In my experience, finding a company with a great social scene can make all the difference. Luckily for me Adaptiv has a great social scene. It only took ten minutes into my first Friday after-work drinks to find myself a couple of rounds deep into a board game with my new workmates, and eagerly discussing which one I could bring to play next week.
Adaptiv also had weekly morning teas for the whole workplace, which were great opportunities to meet everyone and munch on delicious sausage rolls.
I won't discount the fact that the military has far too many "Sure it's optional, but you absolutely have to be there" events, and we have all suffered through them. So take a page out of the military playbook and suck it up, be proactive about building relationships and I’m sure you’ll thrive in your new environment.
Wrapping it up
There are far too many things to get used to for me to write about all of them, but here is a handy top 10 list of the points I have covered here and the next most helpful ones (need to reword).
1. Make sure you use all the resources available to you while still in the military.
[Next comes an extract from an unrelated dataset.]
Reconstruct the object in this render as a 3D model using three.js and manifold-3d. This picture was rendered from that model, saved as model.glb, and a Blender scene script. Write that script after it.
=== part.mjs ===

2. Now that you might not live on base, have a back-up plan when commuting
3. It's totally fine to buy several similar shirts and have them all ready to go at the start of the week like you used to do with your uniform.
4. Consciously strive to avoid using military jargon to prevent any confusion.
5. Be proactive with workplace social events.
6. It is important to maintain an active lifestyle, as working at a desk burns fewer calories than marching around the base all day.
7. Make sure you know how the Employment Relations Act differs from the Defence Act, there are some interesting differences.
8. Be mindful to disconnect and avoid bringing work home, as your new job is simply a job and not a lifestyle like it was in the military.
9. If you are leaving from a job that involves shift work to an office environment people may be shocked by the amount of caffeine you are used to ingesting, assure them this is normal.
10. Give yourself time to adjust. Basic training takes months, so does adapting to any new environment.